Another potential area of copyright protection for magic creators is through a choreography or pantomime copyright. This was successfully employed by Teller in 2014 in a case against Belgian entertainer Gerard Dogge, who had posted a YouTube video of an illusion called The Rose & Her Shadow.

Magic illusion inventor and magician Hessel Bos also registered a magic trick as a copyright with the United States Copyright Office (registration is not essential for copyright protection but it offers additional advantages for rights holders). Bos registered his tricks by describing every movement of the magic tricks via text and photographs and then submitted these documents to the copyright office. They were approved under the Performance Art section and a certificate of registration was granted. In September 2008 Bos successfully filed a complaint under the Digital Millennium Copyright Act against America Online to remove a video from their website.

=== Patents ===
An invention or process which facilitates the performance of a magic trick is potentially patentable in the U.S. However, applying for patent protection requires the public release of information about how the device or process works. Furthermore, when a patent is obtained, it can only be used to prevent a third party from making or using the subject matter of the patent. This prevents other magicians from performing the trick but cannot be used to prevent anyone from revealing how the trick works.

Notably, in 1938, R. J. Reynolds Tobacco Company was sued by magician Horace Goldin over an ad campaign which revealed one method for a Sawing a woman in half trick. The case was eventually dismissed by a federal court and Goldin then gave up on patenting his methods.

Examples of patented inventions for conjuring include:
- The Svengali card deck, patented by Burling Hull in 1909
- A device to perform the quick-change magic trick under
- The theatrical effect of Pepper's ghost from the 1800s
- John Gaughan's levitation apparatus, filed in 1993
- David Merlini escape artist's Hyberna -frozen in ice- effect, patent filed in 2001, for the method of "freezing" an alive being in a tank of water.
- Horace Goldin applied for a patent for Sawing a woman in half in September 1921 and was awarded U.S. patent number 1,458,575 on 12 June 1923. Although the patent blocked other magicians using his ideas it also aided people seeking to expose the method to the trick.

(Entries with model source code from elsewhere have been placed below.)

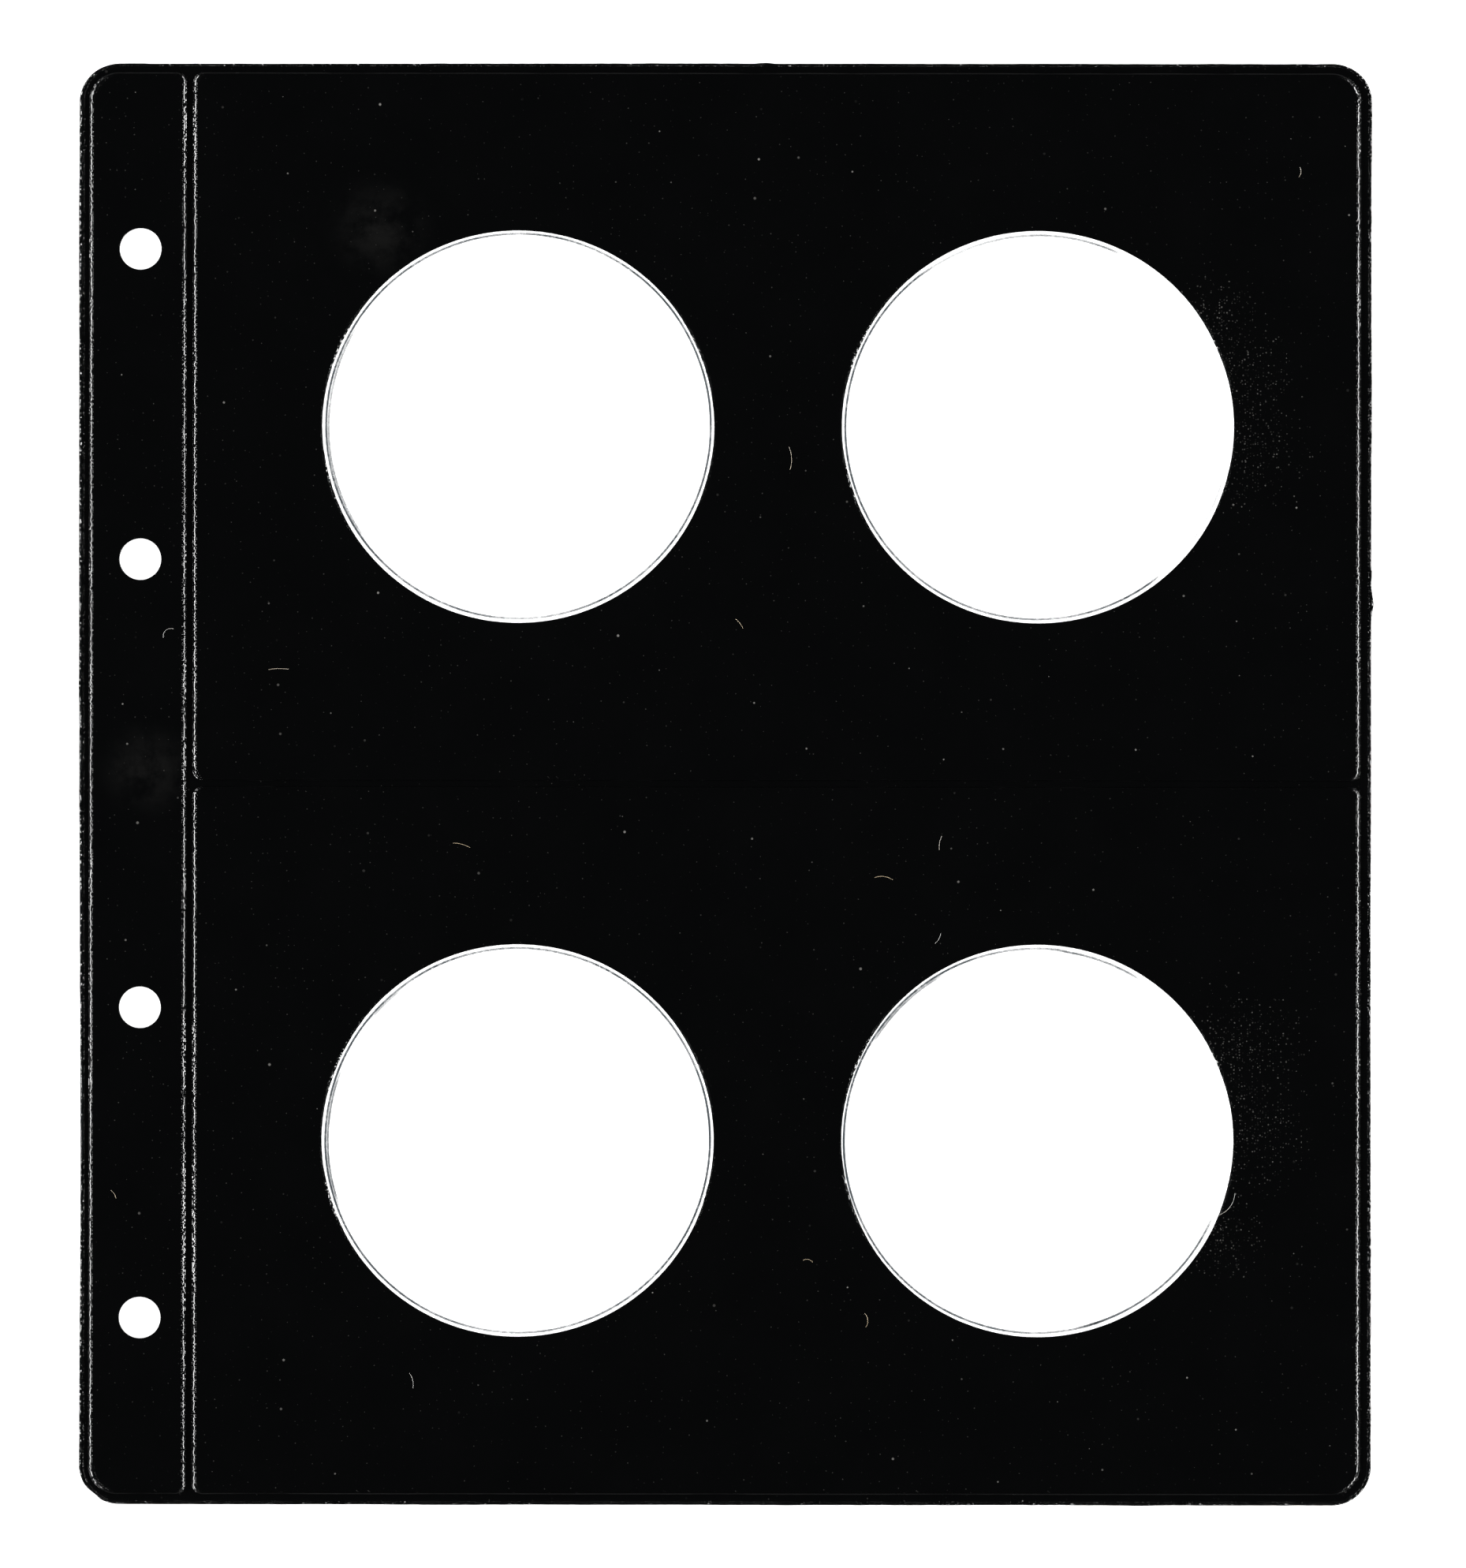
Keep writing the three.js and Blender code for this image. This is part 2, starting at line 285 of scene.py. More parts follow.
WINDOW_RADIUS = 28.45 * mm
WINDOW_STEPS = 540
WINDOW_PROFILE = [(0.25, 0), (0.07, -0.008), (0.09, -0.028), (0.146, -0.062), (0.004, -0.002)]
RIM_WIDTH = sum(run for run, rise in WINDOW_PROFILE[1:]) * mm
RING_HOLE_RADIUS = 3.01 * mm
RING_HOLE_STEPS = 72
RING_HOLE_PROFILE = [(0.2, 0), (0.06, -0.01), (0.04, -0.04)]


def round_openings(field):
    """The round openings of a field: centre, radius, steps and the profile of the edge."""
    if field is strip_field:
        return [(centre, RING_HOLE_RADIUS, RING_HOLE_STEPS, RING_HOLE_PROFILE) for centre in ring_holes]
    inside = [centre for centre in window_centres.values() if field.bottom < centre.y < field.top]
    return [(centre, WINDOW_RADIUS, WINDOW_STEPS, WINDOW_PROFILE) for centre in inside]


def pressed_edges():
    """The bead, the grooves and the flanks, open at the top of each field."""
    bm, face = area_face(PAGE, 0)
    press(bm, face, EDGE_PROFILE)
    take_out(bm, face)
    for field in FIELDS:
        part, face = area_face(grown(field, FLANK_START), WELD_HEIGHT)
        press(part, face, FLANK_PROFILE)
        take_out(part, face)
        add_to(bm, part)
    fill(bm, WELD_HEIGHT)
    return bm


def opening_edges(field):
    """The stepped edges of a field's round openings, down to the underside of the sheet."""
    bm = bmesh.new()
    for centre, radius, steps, profile in round_openings(field):
        rim = radius + sum(run for run, rise in profile) * mm
        part, face = disc_face(centre, rim, FACE_Z, steps)
        press(part, face, profile)
        take_out(part, face)
        draw_wall(part, FACE_Z + sum(rise for run, rise in profile) * mm, INNER_Z)
        add_to(bm, part)
    return bm


# %% [markdown]
# ## The seats of the flaps
#
# On the back, each pocket is loaded through a throat that a flap covers. The flap lies in a shallow seat of
# its own size, with the throat cut through the floor of the seat. The seat is one more inset face, and its
# floor is filled round the throat.

# %% Seat and throat on the back sheet
FLAP_RADIUS = 3 * mm
FLAP_CLEARANCE = 0.3 * mm
FLAP_THICKNESS = 0.3 * mm
SEAT_Z = half_thickness - FLAP_THICKNESS
PANEL_Z = SEAT_Z - SHEET
SEAT_PROFILE = [(0.02, -0.02), (0.03, -0.13), (0.03, -0.13), (0.02, -0.02)]
THROAT_HEIGHT = 5 * mm
THROAT_ROOT_INSET = 1.5 * mm
THROAT_END_INSET = 6 * mm
THROAT_RADIUS = 2.4 * mm


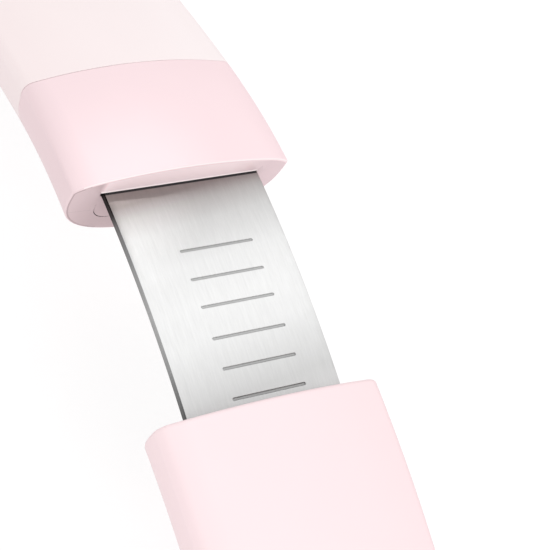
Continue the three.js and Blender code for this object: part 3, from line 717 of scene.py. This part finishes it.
def handle_half(name, replaced, outline, lip_h, lift, holes, port):
    """One shell. Holes are (x, s) loops through its face, and port is an (x, h) loop through its end."""
    skin = Skin()
    edges, ends, hole_rims, port_rims = [], [], [], []
    for depth in (0, WALL):
        profile = handle_profile(depth)
        flat_rows = [outline(cut_in_outline(lip_h, drawn, size_at(s))) for s, drawn in profile]
        rows = [[place(*flat_at(p, drawn, s)) for p in row] for row, (s, drawn) in zip(flat_rows, profile)]
        patch = patch_limits(flat_rows, profile, holes)
        for j in range(len(rows) - 1):
            if patch and patch["first"] <= j < patch["last"]:
                a, b = patch["left"], patch["right"]
                skin.strip(rows[j][: a + 1], rows[j + 1][: a + 1])
                skin.strip(rows[j][b:], rows[j + 1][b:])
            else:
                skin.strip(rows[j], rows[j + 1])
        if patch:
            across = lambda s: (HALF_WIDTH * size_at(s) - depth) / HALF_WIDTH
            scaled = [[(x / across(s), s) for x, s in hole] for hole in holes]
            to_point = lambda x, s: place(*flat_at((x, lift(x)), depth, s))
            skin.sheet(patch["edge"], to_point, holes=scaled)
            hole_rims.append([[to_point(*p) for p in hole] for hole in scaled])
        s_end, drawn_end = profile[-1]
        end_row = [inset(p, drawn_end, size_at(s_end)) for p in flat_rows[-1]]
        chord = split_long([end_row[-1], end_row[0]], EDGE_STEP, closed=False)[1:-1]
        end_point = lambda x, h: place(x, s_end, h)
        skin.sheet(end_row + chord, end_point, holes=[port] if port else [])
        port_rims.append([end_point(*p) for p in port])
        left, right = [row[0] for row in rows], [row[-1] for row in rows]
        edges.append([*right, *[end_point(*p) for p in chord], *left[::-1]])
        ends.append(rows[0])
    skin.strip(*edges)
    skin.strip(*ends)
    for outer_rim, inner_rim in zip(*hole_rims) if hole_rims else []:
        skin.strip(outer_rim, inner_rim, closed=True)
    if port:
        skin.strip(*port_rims, closed=True)
    made = skin.piece(name, "wand", replaced, "blush_plastic", FINISHES["blush_plastic"])
    soften(made, 0.12)
    even_shading(made)


def flat_at(point, drawn, s):
    x, h = inset(point, drawn, size_at(s))
    return x, s, h


def patch_limits(flat_rows, profile, holes):
    """The rectangle of rows and columns that the holes need, and its edge in (x, s)."""
    if not holes:
        return None
    margin_x, margin_s = 1.5, 2
    reach = max(abs(x) for hole in holes for x, _ in hole) + margin_x
    low = min(s for hole in holes for _, s in hole) - margin_s
    high = max(s for hole in holes for _, s in hole) + margin_s
    first = max(j for j, (s, _) in enumerate(profile) if s > high)
    last = min(j for j, (s, _) in enumerate(profile) if s < low)
    row = flat_rows[first]
    middle = len(row) // 2
    width = next(k for k in range(middle) if abs(row[middle + k][0]) > reach)
    left, right = middle - width, middle + width
    at = lambda i, j: (flat_rows[j][i][0], profile[j][0])
    edge = [at(i, first) for i in range(left, right)] + [at(right, j) for j in range(first, last)]
    edge += [at(i, last) for i in range(right, left, -1)] + [at(left, j) for j in range(last, first, -1)]
    return {"first": first, "last": last, "left": left, "right": right, "edge": edge}


def stadium(s, width, length):
    return rounded_loop(0, s, width, length, width / 2 - 1e-5, 12)


def handle():
    button_play, light_play, plate_play = 0.36, 0.2, 0.3
    holes = [stadium(BUTTON_S, BUTTON_WIDTH + button_play, BUTTON_LENGTH + button_play)]
    holes += [stadium(s, 2 * LIGHT_RADIUS + light_play, 2 * LIGHT_RADIUS + light_play) for s in LIGHTS]
    port = rounded_loop(0, PORT_H, PORT_WIDTH, PORT_HEIGHT, PORT_CORNER)
    handle_half("handle_front", "front_shell", front_outline, PARTING_H + SEAM, crown_h, holes, port)
    pocket = rounded_loop(0, PLATE_S, PLATE_WIDTH + plate_play, PLATE_LENGTH + plate_play,
                          PLATE_CORNER + plate_play / 2)
    handle_half("handle_back", "back_shell", back_outline, PARTING_H - SEAM, bowl_h, [pocket], [])


# ------------------------------------------------------------------ small pieces set into the handle
def dome(name, body, replaced, slot_name, loop_of, outward, rise, edge, lift, depth):
    """A button or plate: loop_of(inset) is its outline, and its top edge is rounded over the radius edge.

    It stands rise outside the skin that lift gives and reaches depth inside it. outward is 1 on the front
    and -1 on the back.
    """
    skin = Skin()

    def to_point(x, s, below):
        size = size_at(s)
        flat_x, flat_h = inset((x / size, lift(x / size)), 0, size)
        return place(flat_x, s, flat_h + outward * (rise - below))

    rounding = quarter(edge, 6)
    rows = [[to_point(*p, depth + rise) for p in loop_of(0)]]
    rows += [[to_point(*p, edge - along) for p in loop_of(drawn)] for along, drawn in rounding]
    skin.loft(rows)
    skin.sheet(loop_of(0), lambda x, s: to_point(x, s, depth + rise), spacing=1.0)
    skin.sheet(loop_of(rounding[-1][1]), lambda x, s: to_point(x, s, 0), spacing=1.0)
    made = skin.piece(name, body, replaced, slot_name, FINISHES[slot_name])
    even_shading(made)


def set_pieces():
    button = lambda drawn: stadium(BUTTON_S, BUTTON_WIDTH - 2 * drawn, BUTTON_LENGTH - 2 * drawn)
    dome("button", "button", "mode_button", "pink_plastic", button,
         outward=1, rise=BUTTON_PROUD, edge=0.5, lift=crown_h, depth=1.4)
    for i, s in enumerate(LIGHTS, 1):
        lens = lambda drawn: stadium(s, 2 * (LIGHT_RADIUS - drawn), 2 * (LIGHT_RADIUS - drawn) + 1e-4)
        dome(f"status_light_{i}", "wand", f"light_pipe_{i}", "light_lens", lens,
             outward=1, rise=0, edge=0.3, lift=crown_h, depth=1.4)
    plate = lambda drawn: rounded_loop(0, PLATE_S, PLATE_WIDTH - 2 * drawn, PLATE_LENGTH - 2 * drawn,
                                       PLATE_CORNER - drawn)
    dome("charge_contact", "wand", "contact_plate", "bright_plate", plate,
         outward=-1, rise=-0.25, edge=0.2, lift=bowl_h, depth=1.0)


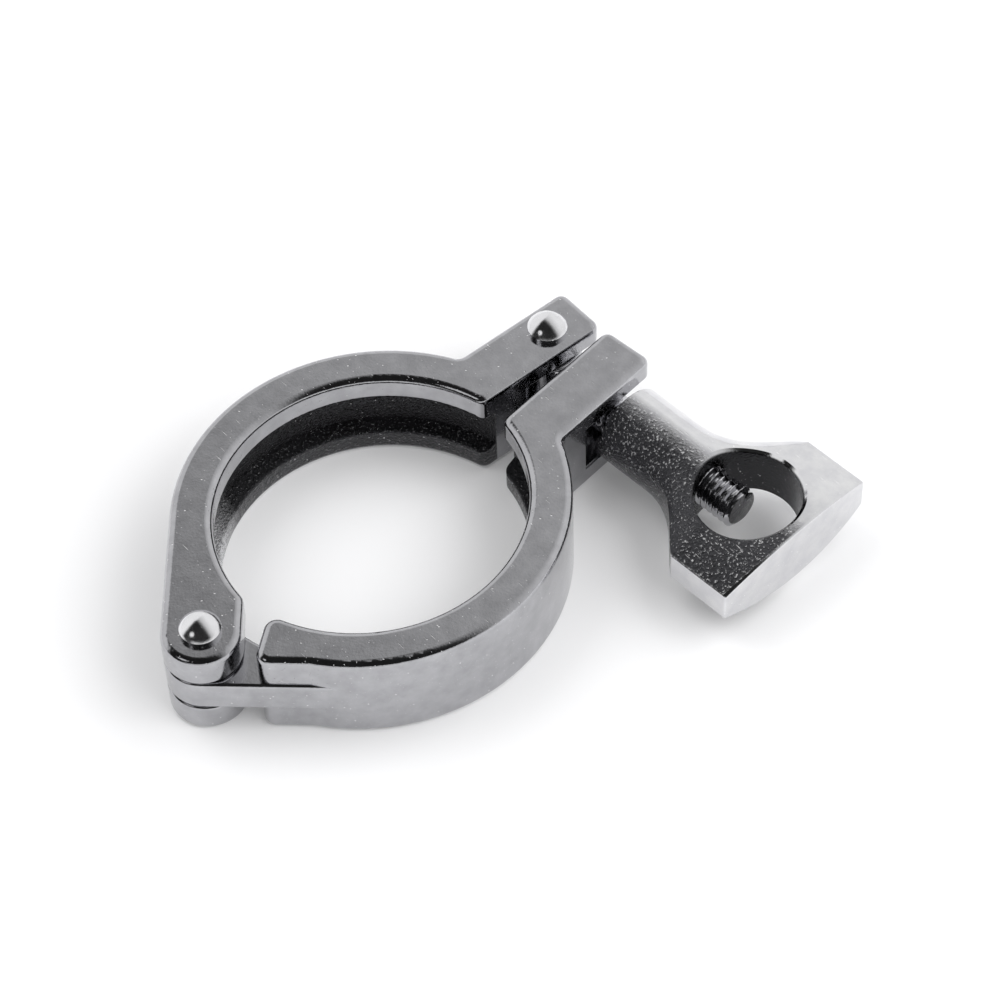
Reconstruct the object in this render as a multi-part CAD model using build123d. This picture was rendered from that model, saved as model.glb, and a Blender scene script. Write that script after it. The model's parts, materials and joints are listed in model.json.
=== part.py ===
"""Sanitary hinged clamp: two cast half rings on one hinge rivet, closed by a swing bolt and a wing nut.

The frame's origin is the ring's centre at mid height. +Z runs along the bore, +X from the hinge to the
ears, and the joint plane between the halves is y = 0. All lengths are in millimetres, angles in degrees.
"""

from build123d import *
import math
import os

os.makedirs("parts", exist_ok=True)

# Ring
ferrule_diameter = 64.0
rim_clearance = 1.2
lip_overlap = 1.7
groove_wall = 4.9
ring_height = 20.2
lip_height = 4.9
flank_angle = 20.0
edge_fillet = 1.4
lip_fillet = 0.6
slot_fillet = 0.5

# Ears
ear_gap = 14.5
ear_thickness = 11.1
ear_length = 20.3
ear_corner_radius = 1.8
ear_root_radius = 2.0
prong_thickness = 4.6
fork_root_gap = 3.7

# Hinge
hinge_offset = 2.4
boss_radius = 7.2
tongue_height = 6.8
tongue_fillet = 0.7
tongue_band_length = 18.1
clevis_fillet = 0.6
hinge_side_gap = 0.25
hinge_swing_gap = 0.8
half_end_radius = 2.4
end_a_angle = 40.0
end_b_angle = 59.0
end_b_distance = 10.6
tongue_proud = 0.6
closed_angle = 7.5

# Rivets
rivet_diameter = 5.6
rivet_head_diameter = 7.5
rivet_head_side = 0.9
rivet_dome_height = 2.1
rivet_tail_spread = 0.8
rivet_tail_recess = 0.1
pin_clearance = 0.05

# Swing bolt
pin_end_distance = 8.3
bolt_diameter = 7.94
bolt_reach = 49.6
bolt_tip_chamfer = 0.5
bolt_lean = 4.6
eye_radius = 6.4
eye_side_gap = 0.3
eye_fillet = 0.8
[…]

===Trade secret and contract law===
Magic methods are effectively forms of trade secret and share many characteristics of trade secrets in other business sectors. As such there is a significant body of law that falls under the headings of "confidentiality" and "contract law" that might be used to control or protect them. These measures can effectively allow a perpetual monopoly in secret information – i.e. it does not expire as would a patent or copyright.

A company or individual can protect their confidential information through non-disclosure contracts with employees or business associates. A magician might therefore ask a partner or fellow magician to sign a non-disclosure agreement before sharing magic methods. That contract could then be enforced through the courts. The terms of such contracts might be subject to constraints of employment law (for example including only restraint that is reasonable in geographic and time scope). As with law generally, there will be variations across jurisdictions.

Information which a magician has intentionally kept confidential and which is not in the public domain may also be deemed to have a legally enforceable quality of confidentiality. The exact legal definitions of circumstances in which such protection applies vary across jurisdictions, as do the remedies available.

==Court cases==

Court cases provide the ultimate test for any of the possible rights outlined above and, indeed, often establish law in the form of case law. There have been a number of court cases in which magicians have sought to assert rights to magic methods and prevent publications or broadcasts. These include:

- 1920s–1930s: Horace Goldin was involved in many legal actions related to the Sawing a woman in half illusion, including a successful unfair competition claim in 1922 against the makers of a film that exposed the method, and an unsuccessful unfair competition claim in 1938 against the R. J. Reynolds Tobacco Company for exposing the secret in an advertisement for cigarettes. The latter case was dismissed because Goldin's 1923 patent on the illusion revealed its mechanism to the public.
- 1943: Charles "Think-a-Drink" Hoffman sued Maurice Glazer for violation of his copyright and trademark rights in his "Think-a-Drink" act. The Supreme Court of Florida upheld the trademark decision for Hoffman, but held that Hoffman's act was not "dramatic" enough to qualify for Copyright Protection under the 1909 definition.
- 1998: Joseph Harrison and a number of other magicians filed an unsuccessful class-action lawsuit against SF broadcasting and Fox Broadcasting for exposing the secrets to a number of illusions on their Masked Magician special. They sought relief for violation of the magicians' honor code under Louisiana's abuse of rights doctrine, but were denied because the doctrine only applies to contracts and property.
- 1998: André Kole tried to sue the makers of the Masked Magician television specials to prevent exposure of the Table of Death trick.
- 2007: Japanese magicians sued local TV networks for exposing coin tricks.
- 2014: Teller sued Gerard Dogge for copyright infringement. U.S. District Judge James Mahan sided with Teller.

==Codes of practice==
The most effective protection against the public exposure of magic methods may be a matter of ethics or peer pressure. One of the largest societies of magicians in the world, the International Brotherhood of Magicians, has a Code of Ethics which states:
All members of the International Brotherhood of Magicians agree to oppose the willful exposure to the public of any principles of the Art of Magic, or the methods employed in any magic effect or illusion.

The Brotherhood advises that any individual who is a professional or amateur magician should be aware that "exposing" the methods of an illusion may result in damage to their relations among other magicians.

However, such codes don't extend to selling magic, though magicians consider the seller of a magic trick should prove that the purchaser intends to learn and perform the trick for others, thereby becoming a magician, rather than simply wanting to know how a magic trick is done out of curiosity.